South African President Cyril Ramaphosa on Monday announced the country will remain on adjusted alert level 3, meaning most of the measures that were announced in late December last year will remain in place.

FILE PHOTO: President of South Africa Matamela Cyril Ramaphosa. (Photo by Thierry Monasse/Getty Images)

While the nationwide curfew remains in place, it will be shortened and will now be effective from 9pm to 5am and not 6am.

Most indoor and outdoor gatherings will not be permitted, including social gatherings, religious gatherings, political events, traditional council meetings and gatherings at sports grounds.

The wearing of protective masks in public remains compulsory and the sale of alcohol from retail outlets and the on-site consumption of alcohol remains banned.

Beaches, dams, lakes, rivers, public parks and public swimming pools in areas designated as hotspots are to be closed. Meanwhile, botanical gardens, national parks and other parks where access control measures and restrictions to entry are in force may remain open to the public.

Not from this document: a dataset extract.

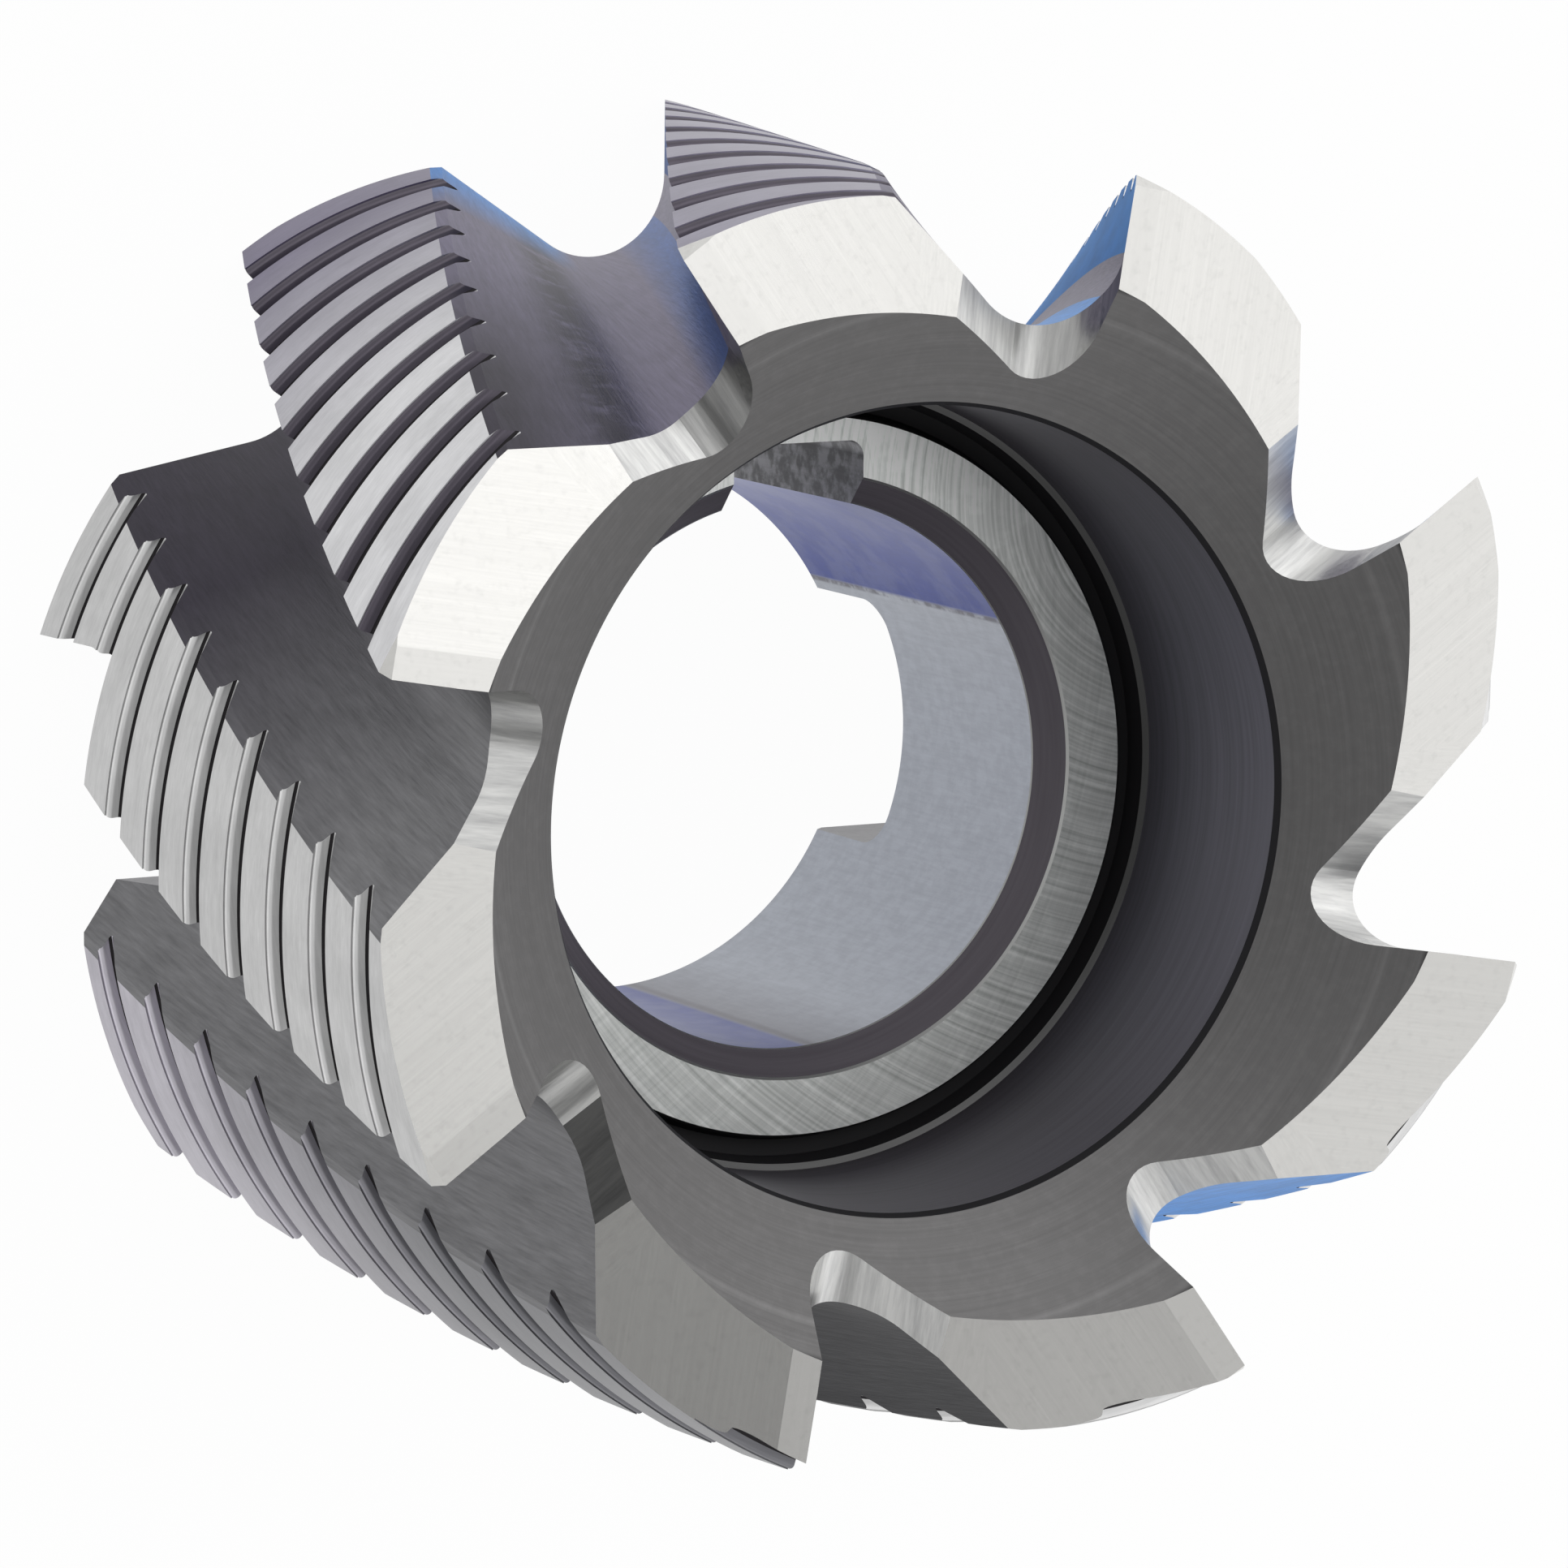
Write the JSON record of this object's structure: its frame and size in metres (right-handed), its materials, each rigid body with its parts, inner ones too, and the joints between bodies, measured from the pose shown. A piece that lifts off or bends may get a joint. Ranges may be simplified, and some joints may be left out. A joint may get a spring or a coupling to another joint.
{
  "type": "shell end mill",
  "caption": "Shell end mill: a short ringed steel cutter with helical grooved teeth, end gashes, a deep counterbore, and a keyed bore with a drive slot across its back.",
  "frame": {"origin": "on the cutter's axis, in the plane of its flat back face", "axes": "+Z along the cutter's axis from the back face to the cutting end, X along the drive slot, +Y towards the keyway"},
  "size_m": [0.063, 0.063, 0.04],
  "materials": {
    "tool_steel": "milled and ground, flutes and cone matt grey, lands and seat bright"
  },
  "bodies": {
    "root": {"shell_end_mill": "tool_steel"}
  },
  "joints": []
}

Ramaphosa also announced the closure of 20 land ports of entry, which are currently open, until February 15 for general entry and departure.

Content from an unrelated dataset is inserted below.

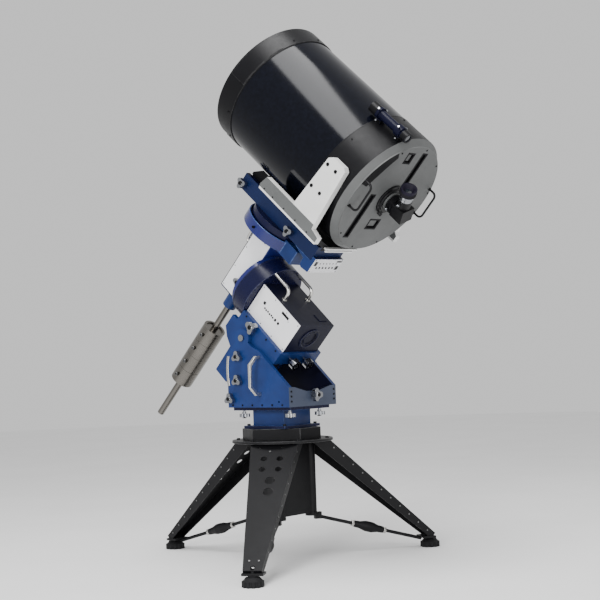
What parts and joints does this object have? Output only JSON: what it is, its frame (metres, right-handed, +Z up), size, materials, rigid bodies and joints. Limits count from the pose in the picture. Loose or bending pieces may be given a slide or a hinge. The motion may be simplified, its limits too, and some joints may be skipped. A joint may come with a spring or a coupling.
{
  "type": "equatorial telescope mount",
  "caption": "German equatorial mount on a folded-plate tripod with wedge, polar and declination drives, counterweights, saddle and a large closed-tube telescope.",
  "frame": {"origin": "centre of the tripod on the floor, on the azimuth axis", "axes": "+Z up; +X to the south side of the mount, so the polar axis leans up towards -X; +Y towards the side away from the clamp knobs"},
  "size_m": [1.6863, 1.3502, 2.4084],
  "materials": {
    "blue_paint": "satin blue anodised and painted plate",
    "navy_paint": "satin dark blue paint",
    "black_paint": "satin black powder coat",
    "black_alloy": "black anodised",
    "panel_white": "white satin sheet",
    "steel": "turned bare steel",
    "silver_alloy": "milled clear anodised plate",
    "chrome": "polished",
    "cast_grey": "light grey painted casting",
    "tube_navy": "very dark satin paint",
    "bronze": "machined bronze",
    "knob": "polished lobes with black centre caps",
    "rubber": "moulded rubber",
    "plastic": "black moulded plastic",
    "optic": "coated glass"
  },
  "bodies": {
    "tripod": {"column": "black_paint", "top_plate": "black_paint", "hub": "black_alloy", "legs": "black_paint", "tripod_screws": "steel", "tie_rods": "black_paint", "pier": "blue_paint"},
    "azimuth": {"wedge": "blue_paint", "wedge_fittings": "chrome", "pivot_bolts": "chrome"},
    "latitude": {"rocker": "blue_paint", "ra_box": "navy_paint", "ra_panel": "panel_white", "ra_handles": "chrome", "ra_housing": "navy_paint"},
    "polar": {"ra_axis": "bronze", "dec_housing": "blue_paint", "dec_panel": "panel_white", "dec_handle": "chrome", "dec_ring": "blue_paint", "counterweight_shaft": "steel"},
    "declination": {"dec_axis": "navy_paint", "saddle": "blue_paint", "control_box": "navy_paint", "control_panel": "panel_white"},
    "telescope": {"cradle": "silver_alloy", "cradle_base": "black_alloy", "tube": "tube_navy", "front_cell": "black_alloy", "rear_cell": "cast_grey", "rear_handles": "black_paint", "optics": "optic", "finder": "navy_paint"},
    "turnbuckle_a": {"turnbuckle_a": "black_paint"},
    "turnbuckle_b": {"turnbuckle_b": "black_paint"},
    "turnbuckle_c": {"turnbuckle_c": "black_paint"},
    "foot_a": {"foot_a": "rubber"},
    "foot_b": {"foot_b": "rubber"},
    "foot_c": {"foot_c": "rubber"},
    "azimuth_knob_a": {"azimuth_knob_a": "knob"},
    "azimuth_knob_b": {"azimuth_knob_b": "knob"},
    "azimuth_knob_c": {"azimuth_knob_c": "knob"},
    "azimuth_knob_d": {"azimuth_knob_d": "knob"},
    "latitude_knob_a": {"latitude_knob_a": "knob"},
    "latitude_knob_b": {"latitude_knob_b": "knob"},
    "corner_knob": {"corner_knob": "knob"},
    "latitude_screw": {"latitude_screw": "knob"},
    "clutch_knob": {"clutch_knob": "knob"},
    "round_knob_a": {"round_knob_a": "knob"},
    "round_knob_b": {"round_knob_b": "knob"},
    "ra_worm": {"ra_worm": "steel"},
    "dec_knob": {"dec_knob": "knob"},
    "dec_worm": {"dec_worm": "steel"},
    "weight_a": {"weight_a": "steel"},
    "weight_b": {"weight_b": "steel"},
    "weight_c": {"weight_c": "steel"},
    "weight_d": {"weight_d": "steel"},
    "saddle_knob_a": {"saddle_knob_a": "knob"},
    "saddle_knob_b": {"saddle_knob_b": "knob"},
    "diagonal": {"diagonal": "plastic"}
  },
  "joints": [
    {"name": "turnbuckle_a_turn", "type": "hinge", "parent": "tripod", "child": "turnbuckle_a", "pos_m": [-0.412, 0, 0.1154], "axis": [-0.9641, 0, -0.2656], "continuous": true},
    {"name": "foot_a_level", "type": "slide", "parent": "tripod", "child": "foot_a", "axis": [0, 0, 1], "range_m": [-0.01, 0]},
    {"name": "turnbuckle_b_turn", "type": "hinge", "parent": "tripod", "child": "turnbuckle_b", "pos_m": [0.206, -0.3568, 0.1154], "axis": [0.482, -0.8349, -0.2656], "continuous": true},
    {"name": "foot_b_level", "type": "slide", "parent": "tripod", "child": "foot_b", "axis": [0, 0, 1], "range_m": [-0.01, 0]},
    {"name": "turnbuckle_c_turn", "type": "hinge", "parent": "tripod", "child": "turnbuckle_c", "pos_m": [0.206, 0.3568, 0.1154], "axis": [0.482, 0.8349, -0.2656], "continuous": true},
    {"name": "foot_c_level", "type": "slide", "parent": "tripod", "child": "foot_c", "axis": [0, 0, 1], "range_m": [-0.01, 0]},
    {"name": "azimuth_turn", "type": "hinge", "parent": "tripod", "child": "azimuth", "pos_m": [0, 0, 0.7005], "axis": [0, 0, 1], "range_deg": [-8, 8]},
    {"name": "azimuth_knob_a_turn", "type": "hinge", "parent": "azimuth", "child": "azimuth_knob_a", "pos_m": [-0.139, -0.104, 0.68], "axis": [0, 0, 1], "continuous": true},
    {"name": "azimuth_knob_b_turn", "type": "hinge", "parent": "azimuth", "child": "azimuth_knob_b", "pos_m": [0.139, 0.104, 0.68], "axis": [0, 0, 1], "continuous": true},
    {"name": "azimuth_knob_c_turn", "type": "hinge", "parent": "azimuth", "child": "azimuth_knob_c", "pos_m": [0.139, -0.104, 0.68], "axis": [0, 0, 1], "continuous": true},
    {"name": "azimuth_knob_d_turn", "type": "hinge", "parent": "azimuth", "child": "azimuth_knob_d", "pos_m": [-0.139, 0.104, 0.68], "axis": [0, 0, 1], "continuous": true},
    {"name": "latitude_knob_a_turn", "type": "hinge", "parent": "azimuth", "child": "latitude_knob_a", "pos_m": [-0.101, -0.18, 0.933], "axis": [0, -1, 0], "continuous": true},
    {"name": "latitude_knob_b_turn", "type": "hinge", "parent": "azimuth", "child": "latitude_knob_b", "pos_m": [-0.105, -0.18, 0.824], "axis": [0, -1, 0], "continuous": true},
    {"name": "corner_knob_turn", "type": "hinge", "parent": "azimuth", "child": "corner_knob", "pos_m": [-0.154, -0.18, 0.741], "axis": [0, -1, 0], "continuous": true},
    {"name": "latitude_screw_turn", "type": "hinge", "parent": "azimuth", "child": "latitude_screw", "pos_m": [0.2, 0, 0.75], "axis": [1, 0, 0], "continuous": true},
    {"name": "latitude_tilt", "type": "hinge", "parent": "azimuth", "child": "latitude", "pos_m": [-0.083, 0, 1.018], "axis": [0, 1, 0], "range_deg": [-12, 12]},
    {"name": "clutch_knob_turn", "type": "hinge", "parent": "latitude", "child": "clutch_knob", "pos_m": [-0.01852, -0.15, 1.06333], "axis": [0, -1, 0], "continuous": true},
    {"name": "round_knob_a_turn", "type": "hinge", "parent": "latitude", "child": "round_knob_a", "pos_m": [0.10501, -0.048, 0.91485], "axis": [0.7193, 0, -0.6947], "continuous": true},
    {"name": "round_knob_b_turn", "type": "hinge", "parent": "latitude", "child": "round_knob_b", "pos_m": [0.10501, 0.048, 0.91485], "axis": [0.7193, 0, -0.6947], "continuous": true},
    {"name": "ra_turn", "type": "hinge", "parent": "latitude", "child": "polar", "pos_m": [-0.06037, 0, 1.23304], "axis": [-0.7193, 0, 0.6947], "range_deg": [-90, 90]},
    {"name": "ra_worm_turn", "type": "hinge", "parent": "latitude", "child": "ra_worm", "pos_m": [-0.15907, 0, 1.13372], "axis": [0, 1, 0], "range_deg": [-20250, 20250]},
    {"name": "dec_knob_turn", "type": "hinge", "parent": "polar", "child": "dec_knob", "pos_m": [-0.16089, -0.08, 1.27866], "axis": [0, -1, 0], "continuous": true},
    {"name": "dec_turn", "type": "hinge", "parent": "polar", "child": "declination", "pos_m": [0.0139, 0, 1.5158], "axis": [0.6947, 0, 0.7193], "range_deg": [-180, 180]},
    {"name": "dec_worm_turn", "type": "hinge", "parent": "polar", "child": "dec_worm", "pos_m": [0.11877, 0, 1.42287], "axis": [0, 1, 0], "range_deg": [-40500, 40500]},
    {"name": "weight_d_slide", "type": "slide", "parent": "polar", "child": "weight_d", "axis": [0.6947, 0, 0.7193], "range_m": [-0.06, 0.12]},
    {"name": "weight_c_slide", "type": "slide", "parent": "weight_d", "child": "weight_c", "axis": [0.6947, 0, 0.7193], "range_m": [-0.04, 0]},
    {"name": "weight_b_slide", "type": "slide", "parent": "weight_c", "child": "weight_b", "axis": [0.6947, 0, 0.7193], "range_m": [-0.04, 0]},
    {"name": "weight_a_slide", "type": "slide", "parent": "weight_b", "child": "weight_a", "axis": [0.6947, 0, 0.7193], "range_m": [-0.04, 0]},
    {"name": "saddle_knob_a_turn", "type": "hinge", "parent": "declination", "child": "saddle_knob_a", "pos_m": [-0.07715, -0.13145, 1.73162], "axis": [0.0376, -0.9986, -0.0364], "continuous": true},
    {"name": "saddle_knob_b_turn", "type": "hinge", "parent": "declination", "child": "saddle_knob_b", "pos_m": [0.17643, -0.11298, 1.48674], "axis": [0.0376, -0.9986, -0.0364], "continuous": true},
    {"name": "telescope_balance", "type": "slide", "parent": "declination", "child": "telescope", "axis": [-0.7184, -0.0523, 0.6937], "range_m": [-0.04, 0.04]},
    {"name": "diagonal_turn", "type": "hinge", "parent": "telescope", "child": "diagonal", "pos_m": [0.67823, 0.02355, 1.55683], "axis": [-0.7184, -0.0523, 0.6937], "range_deg": [-60, 150]}
  ],
  "couplings": [
    {"joint": "ra_worm_turn", "follows": "ra_turn", "ratio": 225},
    {"joint": "dec_worm_turn", "follows": "dec_turn", "ratio": 225}
  ]
}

However, there are exemptions to this rule including South African nationals, permanent residents or persons with other valid visas, diplomats, departing foreign nationals among others.

“The pandemic in our country is now at its most devastating. The number of new infections, the number of hospital admissions and the deaths that continue to take place have become far higher than it has ever been since the first case was recorded in our country in March of 2020,” Ramaphosa said.

Ramaphosa also said his administration was working to procure vaccines for the population through three channels: the World Health Organization’s COVAX facility, the African Union’s Vaccine Initiative and direct engagements with vaccine developers and manufacturers.

South Africa has reported more than 1.2 million confirmed cases and more than 33,000 deaths.